Problem description:
Copy every line, leaving nothing out and adding nothing.

Given data:
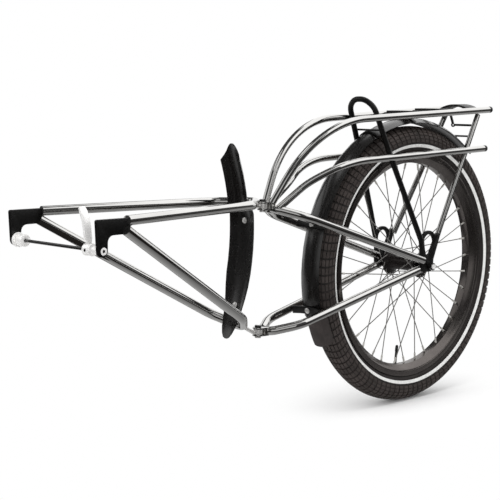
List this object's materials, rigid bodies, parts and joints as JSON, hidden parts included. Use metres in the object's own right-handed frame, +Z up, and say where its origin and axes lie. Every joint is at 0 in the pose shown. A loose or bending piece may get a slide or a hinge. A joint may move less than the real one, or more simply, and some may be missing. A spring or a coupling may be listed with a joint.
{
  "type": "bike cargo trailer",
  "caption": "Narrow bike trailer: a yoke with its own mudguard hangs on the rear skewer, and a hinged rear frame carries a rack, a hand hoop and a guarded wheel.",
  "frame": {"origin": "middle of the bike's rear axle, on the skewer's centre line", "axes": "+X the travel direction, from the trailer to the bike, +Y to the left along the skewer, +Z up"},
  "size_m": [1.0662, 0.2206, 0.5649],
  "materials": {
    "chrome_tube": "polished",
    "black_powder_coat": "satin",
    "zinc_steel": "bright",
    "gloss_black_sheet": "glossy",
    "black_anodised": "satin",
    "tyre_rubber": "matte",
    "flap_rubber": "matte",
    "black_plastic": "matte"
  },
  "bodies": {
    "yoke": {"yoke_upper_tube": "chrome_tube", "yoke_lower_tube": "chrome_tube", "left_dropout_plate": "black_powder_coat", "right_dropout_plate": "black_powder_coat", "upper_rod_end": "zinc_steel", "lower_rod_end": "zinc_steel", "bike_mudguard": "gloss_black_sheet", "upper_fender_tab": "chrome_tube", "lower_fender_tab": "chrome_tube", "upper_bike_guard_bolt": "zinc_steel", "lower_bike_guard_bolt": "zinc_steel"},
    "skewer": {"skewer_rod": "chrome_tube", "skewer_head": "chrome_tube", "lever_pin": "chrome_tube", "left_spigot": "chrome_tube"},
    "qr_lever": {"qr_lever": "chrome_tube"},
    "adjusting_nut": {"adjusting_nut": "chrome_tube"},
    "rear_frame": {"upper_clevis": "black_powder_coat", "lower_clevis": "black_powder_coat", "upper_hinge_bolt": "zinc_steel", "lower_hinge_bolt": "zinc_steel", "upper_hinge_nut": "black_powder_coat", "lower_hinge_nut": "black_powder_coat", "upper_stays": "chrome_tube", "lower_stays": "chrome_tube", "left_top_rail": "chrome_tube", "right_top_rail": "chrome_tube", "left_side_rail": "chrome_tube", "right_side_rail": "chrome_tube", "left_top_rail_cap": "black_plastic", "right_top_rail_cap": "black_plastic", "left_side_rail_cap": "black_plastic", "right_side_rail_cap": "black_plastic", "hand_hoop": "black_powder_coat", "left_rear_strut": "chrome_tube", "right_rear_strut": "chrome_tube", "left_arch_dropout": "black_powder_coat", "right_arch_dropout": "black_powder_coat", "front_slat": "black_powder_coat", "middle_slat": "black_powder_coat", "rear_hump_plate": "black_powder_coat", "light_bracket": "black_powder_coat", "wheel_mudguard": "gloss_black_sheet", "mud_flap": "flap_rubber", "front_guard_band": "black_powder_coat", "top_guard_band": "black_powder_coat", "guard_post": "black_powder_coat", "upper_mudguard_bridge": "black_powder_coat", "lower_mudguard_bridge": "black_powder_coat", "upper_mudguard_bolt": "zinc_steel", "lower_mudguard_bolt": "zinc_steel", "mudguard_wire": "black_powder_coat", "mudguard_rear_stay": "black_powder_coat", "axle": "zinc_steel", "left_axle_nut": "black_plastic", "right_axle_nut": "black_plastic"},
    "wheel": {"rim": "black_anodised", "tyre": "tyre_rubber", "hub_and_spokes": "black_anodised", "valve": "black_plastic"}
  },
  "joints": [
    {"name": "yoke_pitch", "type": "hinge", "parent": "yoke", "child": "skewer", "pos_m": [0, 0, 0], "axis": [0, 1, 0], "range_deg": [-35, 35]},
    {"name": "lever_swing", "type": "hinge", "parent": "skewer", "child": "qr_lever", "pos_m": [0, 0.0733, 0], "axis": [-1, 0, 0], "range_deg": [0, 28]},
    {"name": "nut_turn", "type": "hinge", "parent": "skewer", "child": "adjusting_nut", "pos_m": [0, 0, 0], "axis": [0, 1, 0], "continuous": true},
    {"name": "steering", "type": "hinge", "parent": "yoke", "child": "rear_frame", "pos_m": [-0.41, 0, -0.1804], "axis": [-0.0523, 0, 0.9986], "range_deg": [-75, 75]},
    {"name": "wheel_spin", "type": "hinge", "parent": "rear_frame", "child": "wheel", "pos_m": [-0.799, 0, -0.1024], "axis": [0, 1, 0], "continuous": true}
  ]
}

Exercise result:
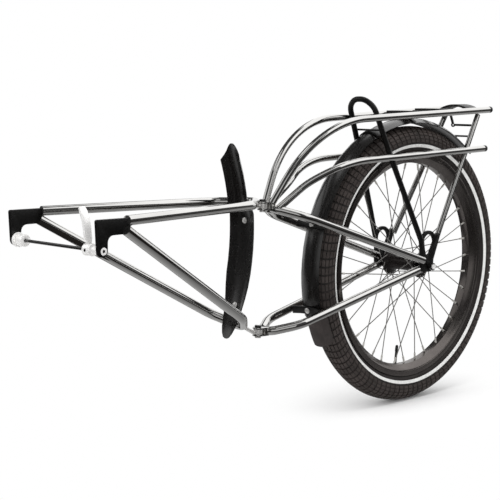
List this object's materials, rigid bodies, parts and joints as JSON, hidden parts included. Use metres in the object's own right-handed frame, +Z up, and say where its origin and axes lie. Every joint is at 0 in the pose shown. A loose or bending piece may get a slide or a hinge. A joint may move less than the real one, or more simply, and some may be missing. A spring or a coupling may be listed with a joint.
{
  "type": "bike cargo trailer",
  "caption": "Narrow bike trailer: a yoke with its own mudguard hangs on the rear skewer, and a hinged rear frame carries a rack, a hand hoop and a guarded wheel.",
  "frame": {"origin": "middle of the bike's rear axle, on the skewer's centre line", "axes": "+X the travel direction, from the trailer to the bike, +Y to the left along the skewer, +Z up"},
  "size_m": [1.0662, 0.2206, 0.5649],
  "materials": {
    "chrome_tube": "polished",
    "black_powder_coat": "satin",
    "zinc_steel": "bright",
    "gloss_black_sheet": "glossy",
    "black_anodised": "satin",
    "tyre_rubber": "matte",
    "flap_rubber": "matte",
    "black_plastic": "matte"
  },
  "bodies": {
    "yoke": {"yoke_upper_tube": "chrome_tube", "yoke_lower_tube": "chrome_tube", "left_dropout_plate": "black_powder_coat", "right_dropout_plate": "black_powder_coat", "upper_rod_end": "zinc_steel", "lower_rod_end": "zinc_steel", "bike_mudguard": "gloss_black_sheet", "upper_fender_tab": "chrome_tube", "lower_fender_tab": "chrome_tube", "upper_bike_guard_bolt": "zinc_steel", "lower_bike_guard_bolt": "zinc_steel"},
    "skewer": {"skewer_rod": "chrome_tube", "skewer_head": "chrome_tube", "lever_pin": "chrome_tube", "left_spigot": "chrome_tube"},
    "qr_lever": {"qr_lever": "chrome_tube"},
    "adjusting_nut": {"adjusting_nut": "chrome_tube"},
    "rear_frame": {"upper_clevis": "black_powder_coat", "lower_clevis": "black_powder_coat", "upper_hinge_bolt": "zinc_steel", "lower_hinge_bolt": "zinc_steel", "upper_hinge_nut": "black_powder_coat", "lower_hinge_nut": "black_powder_coat", "upper_stays": "chrome_tube", "lower_stays": "chrome_tube", "left_top_rail": "chrome_tube", "right_top_rail": "chrome_tube", "left_side_rail": "chrome_tube", "right_side_rail": "chrome_tube", "left_top_rail_cap": "black_plastic", "right_top_rail_cap": "black_plastic", "left_side_rail_cap": "black_plastic", "right_side_rail_cap": "black_plastic", "hand_hoop": "black_powder_coat", "left_rear_strut": "chrome_tube", "right_rear_strut": "chrome_tube", "left_arch_dropout": "black_powder_coat", "right_arch_dropout": "black_powder_coat", "front_slat": "black_powder_coat", "middle_slat": "black_powder_coat", "rear_hump_plate": "black_powder_coat", "light_bracket": "black_powder_coat", "wheel_mudguard": "gloss_black_sheet", "mud_flap": "flap_rubber", "front_guard_band": "black_powder_coat", "top_guard_band": "black_powder_coat", "guard_post": "black_powder_coat", "upper_mudguard_bridge": "black_powder_coat", "lower_mudguard_bridge": "black_powder_coat", "upper_mudguard_bolt": "zinc_steel", "lower_mudguard_bolt": "zinc_steel", "mudguard_wire": "black_powder_coat", "mudguard_rear_stay": "black_powder_coat", "axle": "zinc_steel", "left_axle_nut": "black_plastic", "right_axle_nut": "black_plastic"},
    "wheel": {"rim": "black_anodised", "tyre": "tyre_rubber", "hub_and_spokes": "black_anodised", "valve": "black_plastic"}
  },
  "joints": [
    {"name": "yoke_pitch", "type": "hinge", "parent": "yoke", "child": "skewer", "pos_m": [0, 0, 0], "axis": [0, 1, 0], "range_deg": [-35, 35]},
    {"name": "lever_swing", "type": "hinge", "parent": "skewer", "child": "qr_lever", "pos_m": [0, 0.0733, 0], "axis": [-1, 0, 0], "range_deg": [0, 28]},
    {"name": "nut_turn", "type": "hinge", "parent": "skewer", "child": "adjusting_nut", "pos_m": [0, 0, 0], "axis": [0, 1, 0], "continuous": true},
    {"name": "steering", "type": "hinge", "parent": "yoke", "child": "rear_frame", "pos_m": [-0.41, 0, -0.1804], "axis": [-0.0523, 0, 0.9986], "range_deg": [-75, 75]},
    {"name": "wheel_spin", "type": "hinge", "parent": "rear_frame", "child": "wheel", "pos_m": [-0.799, 0, -0.1024], "axis": [0, 1, 0], "continuous": true}
  ]
}